マリー・ブラックモン「セーヴルのテラスにて」の部分。印象派のタッチですね。
コーナーには関連する男性画家の作品も並んでいる。
マネ「自画像」の部分
新収蔵品のアンリ・ファンタン=ラトゥール「静物(花、果実。ワイングラスとティーカップ)」
部分
同部分
クロード・モネ「睡蓮の池」
ギュスターブ・カイユボット「ピアノを弾く若い男」
カイユボットは印象派の画家たちを経済的に支援、買い取った作品は国に遺贈された。印象派美術館とも称されるオルセー美術館は、彼の存在抜きに考えられない。感謝!
オーギュスト・ルノワール「すわるジョルジェット・シャンパルティエ嬢」
もう一つの特集コーナーはパウル・クレー。
点描を生かした作品「島」(下)を新たに収蔵したのを記念しての特別展示だが、もともと24点も所蔵していたことに驚く。これだけでも見応え十分。

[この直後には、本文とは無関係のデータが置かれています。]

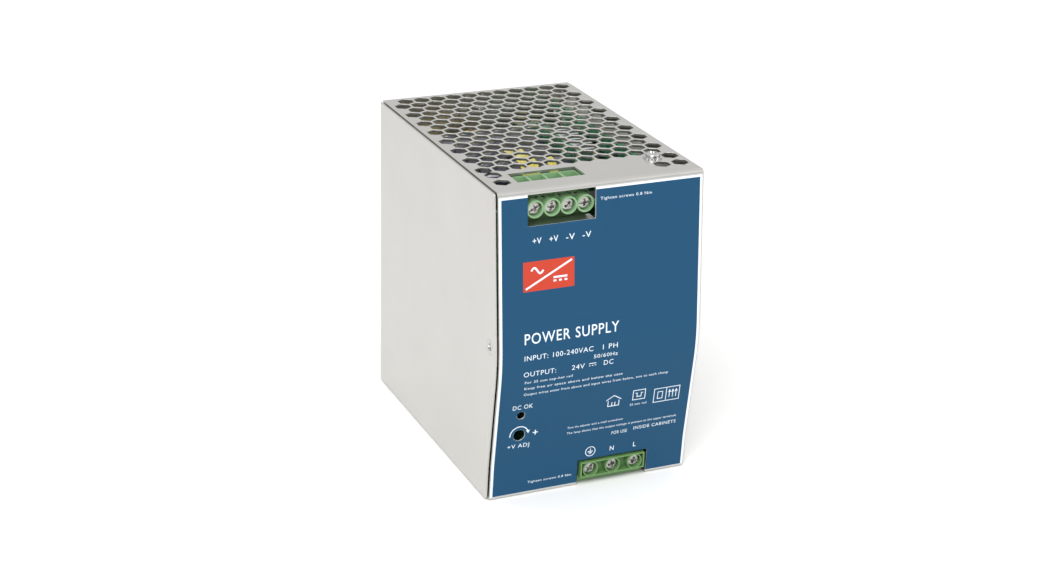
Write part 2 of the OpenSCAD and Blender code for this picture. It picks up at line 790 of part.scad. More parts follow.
pin_hole_d = 2.2;
pin_pitch = 2.54;
out_cap_y = 53;
out_cap_step = out_cap_d + 0.3;
out_cap_z = case_h - 15;
filter_x = 12.4;

module filter_board() color([0.13, 0.38, 0.2]) {
    box([filter_x, filter_x + pcb_t], [side_y + 45.5, side_y + heatsink_y - 0.4],
        [case_h - 22.6, case_h - 5]);
    // header pins to the main board
    for (k = [0:5])
        box([filter_x + pcb_t - eps, board_x], about(side_y + 60.3 + pin_pitch * k, 0.6),
            about(case_h - 21.5, 0.6));
}

module insulation_sheet() color([0.93, 0.92, 0.86]) {
    difference() {
        box([board_x + 5.2, board_x + 5.6], [board_front - 2, board_back + 1.5],
            [board_low - 3, board_high + 3]);
        for (p = standoff_places)
            rod_x(5.8, board_x + 4, board_x + 7, p.x, p.y);
    }
}

module board_standoffs() color([0.8, 0.75, 0.5]) {
    for (p = standoff_places)
        difference() {
            rod_x(5, board_x + pcb_t, cover_in, p.x, p.y);
            rod_x(2.6, board_x + pcb_t - 1, board_x + pcb_t + 4, p.x, p.y);
        }
}

module board_screws() color([0.8, 0.8, 0.8]) {
    for (p = standoff_places) {
        rod_x(5.4, board_x - 1.8, board_x, p.x, p.y);
        rod_x(2.5, board_x - eps, board_x + pcb_t + 3.5, p.x, p.y);
    }
}

// ---------- power parts ----------

primary_right = 14;
primary_low = 18;
primary_high = case_h - 7;
transistor_places = [for (x = [-26, -4], z = [56, 86]) [x, z]];
bridge_place = [-16, 30];
device_places = concat(transistor_places, [bridge_place]);
device_t = 5;
device_hole_d = 3.2;
device_hole_up = 6;
fin_step = 3.2;
fin_t = 1.4;

module primary_heatsink() color([0.78, 0.79, 0.8]) {
    y = side_y + heatsink_y;
    difference() {
        union() {
            box([heatsink_left, primary_right], [y, y + heatsink_t], [primary_low, primary_high]);
            box([heatsink_left, heatsink_left + heatsink_t], [y, y + 22], [primary_low, primary_high]);
        }
        for (p = device_places)
            rod_y(device_hole_d, p.x, p.y + device_hole_up, y - 1, y + heatsink_t + 1);
    }
}

module secondary_heatsink() color([0.62, 0.66, 0.6]) {
    x0 = filter_x + pcb_t + 3;
    z0 = case_h - 19;
    y0 = side_y + 57;
    box([x0, x0 + 2.4], [y0, y0 + 27], [z0, case_h - 8]);
    for (k = [0:8])
        box([x0 + 2.4 - eps, x0 + 10], [y0 + fin_step * k, y0 + fin_t + fin_step * k],
            [z0, case_h - 8]);
}

// a flat three-legged power device lying against the heatsink's back face
module flat_device(x, y, z, w, h) {
    box(about(x, w), [y, y + device_t], about(z, h));
    for (k = [-1:1])
        box(about(x + k * w / 3.2, 1.2), [y + 1.8, y + 2.6], [z - h / 2 - 7, z - h / 2 + eps]);
}

module power_transistors() color([0.1, 0.1, 0.11]) {
    y = side_y + heatsink_y + heatsink_t;
    difference() {
        for (p = transistor_places)
            flat_device(p.x, y, p.y, 15.6, 20);
        for (p = transistor_places)
            rod_y(device_hole_d, p.x, p.y + device_hole_up, y - 1, y + device_t + 1);
    }
}

module bridge_rectifier() color([0.12, 0.12, 0.13]) {
    y = side_y + heatsink_y + heatsink_t;
    difference() {
        flat_device(bridge_place.x, y, bridge_place.y, 24, 18);
        rod_y(device_hole_d, bridge_place.x, bridge_place.y + device_hole_up, y - 1, y + device_t + 1);
    }
}

module output_rectifiers() color([0.1, 0.1, 0.11]) {
    x = filter_x + pcb_t + 0.6;
    for (y = [59.5, 72.5])
        box([x, x + 2.4], [side_y + y, side_y + y + 10], [case_h - 18.5, case_h - 8]);
}

module heatsink_screws() color([0.8, 0.8, 0.82]) {
    y = side_y + heatsink_y + heatsink_t + device_t;
    for (p = device_places) {
        rod_y(5.6, p.x, p.y + device_hole_up, y, y + 2);
        rod_y(3, p.x, p.y + device_hole_up, side_y + heatsink_y, y + eps);
    }
}

transformer_x = board_x - 4.7 - transformer_l;
transformer_y = 26;
transformer_z = case_h - 67.2;
leg = 7;

module transformer_core() color([0.22, 0.22, 0.23]) {
    y = [side_y + transformer_y, side_y + transformer_y + transformer_d];
    difference() {
        box([transformer_x, transformer_x + transformer_l], y,
            [transformer_z, transformer_z + transformer_h]);
        for (z = [transformer_z + leg, transformer_z + transformer_h / 2 + leg])
            box([transformer_x + leg, transformer_x + transformer_l - leg], [y[0] - 1, y[1] + 1],
                [z, z + transformer_h / 2 - 2 * leg]);
    }
}

module winding_outline(grow) {
    z0 = transformer_z + leg + 0.4 - grow;
    z1 = transformer_z + transformer_h - leg - 0.4 + grow;
    y0 = side_y + transformer_y - 3.2 - grow;
    y1 = side_y + transformer_y + transformer_d + 3.2 + grow;
    translate([y0, z0]) square([y1 - y0, z1 - z0]);
}

module leg_room() {
    translate([side_y + transformer_y - 0.3, transformer_z + transformer_h / 2 - leg - 0.3])
        square([transformer_d + 0.6, 2 * leg + 0.6]);
}

module transformer_bobbin() color([0.15, 0.15, 0.16]) {
    x = [transformer_x + leg + 0.4, transformer_x + transformer_l - leg - 0.4];
    for (x0 = [x[0], x[1] - 1.4])
        across(1.4, x0 + 0.7) difference() {
            winding_outline(0);
            leg_room();
        }
    for (k = [0:4])
        box([transformer_x + transformer_l - leg - 1, board_x], about(side_y + transformer_y - 2, 0.8),
            about(transformer_z + 10.4 + 5 * k, 0.8));
}

module transformer_winding() color([0.85, 0.75, 0.25]) {
    x = [transformer_x + leg + 2, transformer_x + transformer_l - leg - 2];
    across(x[1] - x[0], (x[0] + x[1]) / 2) difference() {
        winding_outline(-0.6);
        leg_room();
    }
}

bulk_cap_y = 70;
bulk_cap_zs = [36, 68];

module bulk_capacitors() color([0.30, 0.28, 0.34]) {
    for (z = bulk_cap_zs) {
        rod_x(bulk_cap_d, board_x - 1 - bulk_cap_l, board_x - 1, side_y + bulk_cap_y, z);
        for (dz = [-5, 5])
            rod_x(1.4, board_x - 1 - eps, board_x, side_y + bulk_cap_y, z + dz);
    }
}

module output_capacitors() color([0.38, 0.35, 0.42]) {
    for (k = [0:2]) {
        y = side_y + out_cap_y + k * out_cap_step;
        rod_x(out_cap_d, filter_x - 0.6 - out_cap_l, filter_x - 0.6, y, out_cap_z);
        for (dz = [-2.5, 2.5])
            rod_x(0.8, filter_x - 0.6 - eps, filter_x, y, out_cap_z + dz);
    }
}

// a toroid standing on edge, its axis along Y
module toroid(outer_d, inner_d, depth, x, y, z) {
    translate([x, y, z]) rotate([90, 0, 0])
        linear_extrude(height = depth, center = true) ring_2d(outer_d, inner_d);
}

// wire wound round a toroid: a ring of separate turns over the core's skin
module wound_turns(outer_d, inner_d, depth, wire, turns, x, y, z) {
    for (k = [0:turns - 1])
        translate([x, y, z]) rotate([0, 360 * k / turns, 0]) translate([(outer_d + inner_d) / 4, 0, 0])
            difference() {
                cube([(outer_d - inner_d) / 2 + 2 * wire + 0.2, depth + 2 * wire + 0.2, wire],
                    center = true);
                cube([(outer_d - inner_d) / 2 + 0.2, depth + 0.2, 3 * wire], center = true);
            }
}

boost_choke = [-6, 106.5, 96];
boost_choke_ds = [30, 16];
boost_choke_t = 14;
choke_wire = 1.1;

module boost_choke_core() color([0.75, 0.72, 0.35]) {
    toroid(boost_choke_ds[0], boost_choke_ds[1], boost_choke_t,
        boost_choke.x, side_y + boost_choke.y, boost_choke.z);
}

module boost_choke_winding() color([0.72, 0.42, 0.2]) {
    wound_turns(boost_choke_ds[0], boost_choke_ds[1], boost_choke_t, choke_wire, 24,
        boost_choke.x, side_y + boost_choke.y, boost_choke.z);
}

line_choke_places = [[-22, 31, 22], [-22, 46, 22]];
line_choke_ds = [24, 12];
line_choke_t = 10;

module line_choke_cores() color([0.2, 0.3, 0.25]) {
    for (p = line_choke_places)
        toroid(line_choke_ds[0], line_choke_ds[1], line_choke_t, p.x, side_y + p.y, p.z);
}

module line_choke_windings() color([0.72, 0.42, 0.2]) {
    for (p = line_choke_places)
        wound_turns(line_choke_ds[0], line_choke_ds[1], line_choke_t, choke_wire, 18,
            p.x, side_y + p.y, p.z);
}

module output_choke() color([0.4, 0.5, 0.45]) {
    toroid(22, 9, 12, board_x - 12.2, side_y + 104, case_h - 22);
    box([board_x - 1.2, board_x], [side_y + 98, side_y + 110], [case_h - 27, case_h - 17]);
}

module suppression_capacitors() color([0.85, 0.8, 0.3]) {
    for (p = [[24, 12], [42, 12]])
        box([board_x - 27, board_x - 0.5], [side_y + p[0], side_y + p[0] + 12], [p[1], p[1] + 17]);
}

module inlet_fuse() color([0.85, 0.82, 0.78]) {
    rod_x(5.2, board_x - 25, board_x - 4, side_y + 27, 34);
    rod_x(6, board_x - 27, board_x - 22, side_y + 27, 34);
    rod_x(6, board_x - 6, board_x, side_y + 27, 34);
}

module varistor() color([0.15, 0.3, 0.65]) {
    rod_y(13, board_x - 10, 42, side_y + 34, side_y + 38.5);
    box([board_x - 4, board_x], [side_y + 35.6, side_y + 36.4], [41.6, 42.4]);
}

module board_connectors() color([0.92, 0.9, 0.84]) {
    for (z = [50, 84])
        box([board_x - 8, board_x], about(side_y + front_board_y + pcb_t + 1.5, 3), [z - 8, z - 1]);
}

// ---------- the model ----------

front_chassis();
rear_cover();
front_label();
case_screws();
top_screw();
top_washer();
rail_bracket();
rail_latch();
latch_spring();
latch_straps();
clip_rivets();
output_terminal_housing();
output_contacts();
output_screw(0);  // output_screw_1
output_screw(1);  // output_screw_2
output_screw(2);  // output_screw_3
output_screw(3);  // output_screw_4
output_cage(0);  // output_cage_1
output_cage(1);  // output_cage_2
output_cage(2);  // output_cage_3
output_cage(3);  // output_cage_4
input_terminal_housing();
input_contacts();
input_screw(0);  // input_screw_1
input_screw(1);  // input_screw_2
input_screw(2);  // input_screw_3
input_cage(0);  // input_cage_1
input_cage(1);  // input_cage_2
input_cage(2);  // input_cage_3
adjuster_body();
adjuster_rotor();
status_lamp();
main_board();
front_board();
filter_board();
insulation_sheet();
board_standoffs();
board_screws();
primary_heatsink();
secondary_heatsink();
power_transistors();
output_rectifiers();
bridge_rectifier();
heatsink_screws();
transformer_core();
transformer_bobbin();
transformer_winding();
bulk_capacitors();
output_capacitors();
boost_choke_core();
boost_choke_winding();
line_choke_cores();
line_choke_windings();
output_choke();
suppression_capacitors();
inlet_fuse();
varistor();
board_connectors();
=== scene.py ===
"""Gives a DIN rail power supply its looks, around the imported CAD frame."""

import math

import bmesh
import bpy
from bpy.props import FloatProperty, FloatVectorProperty, IntProperty, PointerProperty
from bpy.types import Operator, Panel, PropertyGroup
from mathutils import Matrix, Vector
from mathutils.bvhtree import BVHTree


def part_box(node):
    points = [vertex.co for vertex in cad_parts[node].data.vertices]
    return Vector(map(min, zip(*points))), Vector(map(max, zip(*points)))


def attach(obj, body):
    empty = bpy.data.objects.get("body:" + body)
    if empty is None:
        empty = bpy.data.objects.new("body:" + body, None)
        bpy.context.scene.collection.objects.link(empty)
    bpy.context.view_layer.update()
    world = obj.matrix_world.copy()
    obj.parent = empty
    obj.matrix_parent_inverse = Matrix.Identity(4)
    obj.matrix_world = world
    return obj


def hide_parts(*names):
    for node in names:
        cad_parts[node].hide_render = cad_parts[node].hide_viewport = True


bl_info = {
    "name": "DIN Rail Power Supply",
    "version": (1, 0, 0),
    "blender": (4, 5, 0),
    "location": "3D View > Sidebar > Power Supply",
    "description": "Finishes a sheet-metal rail power supply around its CAD frame",
    "category": "Add Mesh",
}

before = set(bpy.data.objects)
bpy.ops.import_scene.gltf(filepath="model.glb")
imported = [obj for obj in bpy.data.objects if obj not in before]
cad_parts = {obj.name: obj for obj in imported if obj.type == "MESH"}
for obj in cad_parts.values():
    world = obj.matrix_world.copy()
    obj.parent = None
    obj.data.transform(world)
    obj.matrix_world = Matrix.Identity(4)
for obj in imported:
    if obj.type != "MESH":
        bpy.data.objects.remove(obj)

MM = 0.001
OUTPUT_POLES = 4
INPUT_POLES = 3

# softening and shading of edges
FLAT_ANGLE = math.radians(0.3)
SOFT_ANGLE = math.radians(30)
SHARP_ANGLE = math.radians(35)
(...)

「小さな抽象的ー建築的油彩(黄色と青色の球形のある)
「数学的なヴィジョン」
「踏切警手の庭」
「家の投影」
「宙飛ぶ竜の到着」
「羊飼い」
クレー(1879ー1940)はスイスで生まれ、ミュンヘンで芸術活動、カンディンスキーらと「青騎士」を結成した。国立造形教育学校バウハウスの教授になったが、ナチスによる前衛芸術の弾圧で、スイス・ベルンに亡命。晩年は難病と闘う中で「天使」シリーズなどの作品を制作した。
吉行淳之介の小説や谷川俊太郎の詩にもインスピレーションを与えたクレーの作品は、抽象と具象のあわい、モダンデザインのようでもあるけれど、じっと見ていると意識の奥底に沈んでいくような不思議な魅力がある。
図録が並ぶインフォルーム。
東京の街のビルに舞い降りた「勝利の女神」。
4階のロビーにあるクリスチャン・ダニエル・ラウホ(1777-1857)の大理石像。ガラス窓越しに東京の風景。
1階入り口にあるディスプレイに展示作品の映像が流れている。
進化した美術館、というのが素朴な感想です。